Further design thoughts from Greg Stein <gstein@lyra.org>

* timestamp the beginning of the process. ignore any commits that
  occur after that timestamp; otherwise, you could miss portions of a
  commit (e.g. scan A; commit occurs to A and B; scan B; create SVN
  revision for items in B; we missed A)

* the above timestamp can also be used for John's "grab any updates
  that were missed in the previous pass."

* for each file processed, watch out for simultaneous commits. this
  may cause a problem during the reading/scanning/parsing of the file,
  or the parse succeeds but the results are garbaged. this could be
  fixed with a CVS lock, but I'd prefer read-only access.

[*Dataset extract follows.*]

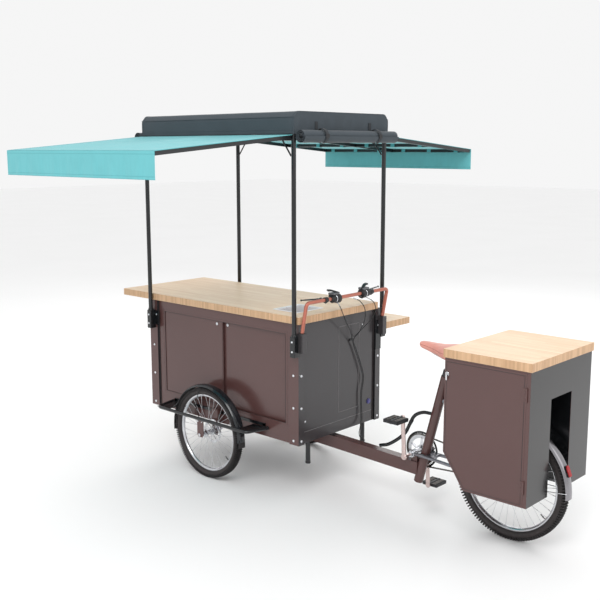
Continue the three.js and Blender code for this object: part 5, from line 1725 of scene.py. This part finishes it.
def make_loops(name, side):
    """Cloth loops sewn under the awning and wrapped round its long bars."""
    section = ((-14, 1.2), (14, 1.2), (14.5, -22), (11, -24.2), (-11, -24.2), (-14.5, -22))
    loops = Shape()
    for bar in AWNING_BARS[1:]:
        for x in stations(AWNING_X0 + 110, AWNING_X1 - 110, 5):
            outer = [[awning_point(side, x + dx, bar + u, v) for u, v in section] for dx in (-16, 16)]
            inner = [[awning_point(side, x + dx, bar + u * 0.86, v * 0.9 - 1) for u, v in section]
                     for dx in (16, -16)]
            loops.add(loft(outer + inner, True, True))
    piece(f"awning_loops_{name}", loops, CANVAS_EDGE, f"{name}_awning")


def make_valance(name, side):
    """The awning's hanging edge: it falls straight from its hem in long shallow waves."""
    drop = AWNING_Z_OUT - VALANCE_Z + 1
    across = stations(AWNING_X0, AWNING_X1, 120)

    def place(x, t, z, out=0.0):
        wave = 1.6 * math.sin(x * 0.034 + 0.6) + 0.9 * math.sin(x * 0.083 + 2.0) + 0.5 * math.sin(x * 0.19)
        return Vector((x, side * (AWNING_OUT + 2.5 + t * wave * 1.2 + out), z))

    rings = []
    for x in across:
        line = [(t, AWNING_Z_OUT + 1.5 - drop * t) for t in stations(0, 1, 12)]
        outer = [place(x, t, z, 0.75) for t, z in line]
        rings.append(outer + [place(x, t, z, -0.75) for t, z in reversed(line)])
    body = f"{name}_valance"
    cloth = piece(f"valance_sheet_{name}", [loft(rings)], CANVAS, body,
                  [f"valance_{name}"], 60)
    seams = Shape()
    for z, t in ((VALANCE_Z + 1.6, 1.0), (VALANCE_Z + 16, 0.9), (AWNING_Z_OUT - 14, 0.1)):
        seams.add(tube([place(x, t, z) for x in across], 1.5, 6))
    hem = piece(f"valance_hem_{name}", seams, CANVAS_EDGE, body)


CANVAS_EDGE = woven("canvas_edge", (84, 164, 170), 0.0016, 0.2)
AWNING_BLACK = powder_paint("awning_black", (26, 29, 32), 0.3)


# ---------------------------------------------------------------- everything
def make_floor():
    data = bpy.data.meshes.new("floor")
    half = 40.0
    corners = [(-half, -half, 0), (half, -half, 0), (half, half, 0), (-half, half, 0)]
    data.from_pydata(corners, [], [(0, 1, 2, 3)])
    look = Look("floor", (250, 250, 250), 0.55)
    look.mottle(0.8, 0.01)
    data.materials.append(look.material)
    floor = bpy.data.objects.new("floor", data)
    bpy.context.scene.collection.objects.link(floor)


make_camera()
make_cables()
make_studio()
make_floor()
make_wheels()
make_drive()
make_rear_frame()
make_saddle()
make_rear_box()
make_cabinet()
make_boards()
make_handlebar()
make_outriggers()
make_poles()
make_roof()
for name, side in SIDES:
    make_awning(name, side)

  algorithm: get the mtime before opening the file. if an error occurs
  during reading, and the mtime has changed, then restart the file. if
  the read is successful, but the mtime changed, then restart the
  file.

* dump file metadata to a separate log file(s). in particular, we want 
  the following items for each commit:
  - MD5 hash of the commit message
  - author
  - timestamp

  The above three items are used to coalesce the commit. Remember to
  use a fudge factor for the timestamp. (the fudge cannot be fixed
  because a commit could occur over an arbitrary length of time, based
  on size of commit and the network connection used for the commit;
  figure out an algorithm here)

  All other metadata needs to be preserved, but that can probably
  happen when we re-read the file to generate the SVN revisions.

  We would sort the log file generated above (GNU sort can handle
  arbitrarily large files). Then scan the file progressively,
  generating the commit groups.

* use a separate log to track unique branches and non-branched forks
  of revision history (Q: is it possible to create, say, 1.4.1.3
  without a "real" branch?). this log can then be used to create a
  /branches/ directory in the SVN repository.

  Note: we want to determine some way to coalesce branches across
  files. It can't be based on name, though, since the same branch name
  could be used in multiple places, yet they are semantically
  different branches. Given files R, S, and T with branch B, we can
  tie those files' branch B into a "semantic group" whenever we see
  commit groups on a branch touching multiple files. Files that are
  have a (named) branch but no commits on it are simply ignored. For
  each "semantic group" of a branch, we'd create a branch based on
  their common ancestor, then make the changes on the children as
  necessary. For single-file commits to a branch, we could use
  heuristics (pathname analysis) to add these to a group (and log what
  we did), or we could put them in a "reject" kind of file for a human
  to tell us what to do (the human would edit a config file of some
  kind to instruct the converter).

* if we have access to the CVSROOT/history, then we could process tags
  properly. otherwise, we can only use heuristics or configuration
  info to group up tags (branches can use commits; there are no
  commits associated with tags)

* ideally, we store every bit of data from the ,v files to enable a
  complete restoration of the CVS repository. this could be done by
  storing properties with CVS revision numbers and stuff (i.e. all
  metadata not already embodied by SVN would go into properties)

* how do we track the "states"? I presume "dead" is simply deleting
  the entry from SVN. what are the other legal states, and do we need
  to do anything with them?

* where do we put the "description"? how about locks, access list,
  keyword flags, etc.

* note that using something like the SourceForge repository will be an
  ideal test case. people *move* their repositories there, which means
  that all kinds of stuff can be found in those repositories, from
  wherever people used to run them, and under whatever development
  policies may have been used.

  For example: I found one of the projects with a "permissions 644;"
  line in the "gnuplot" repository. Most RCS releases issue warnings
  about that (although they properly handle/skip the lines).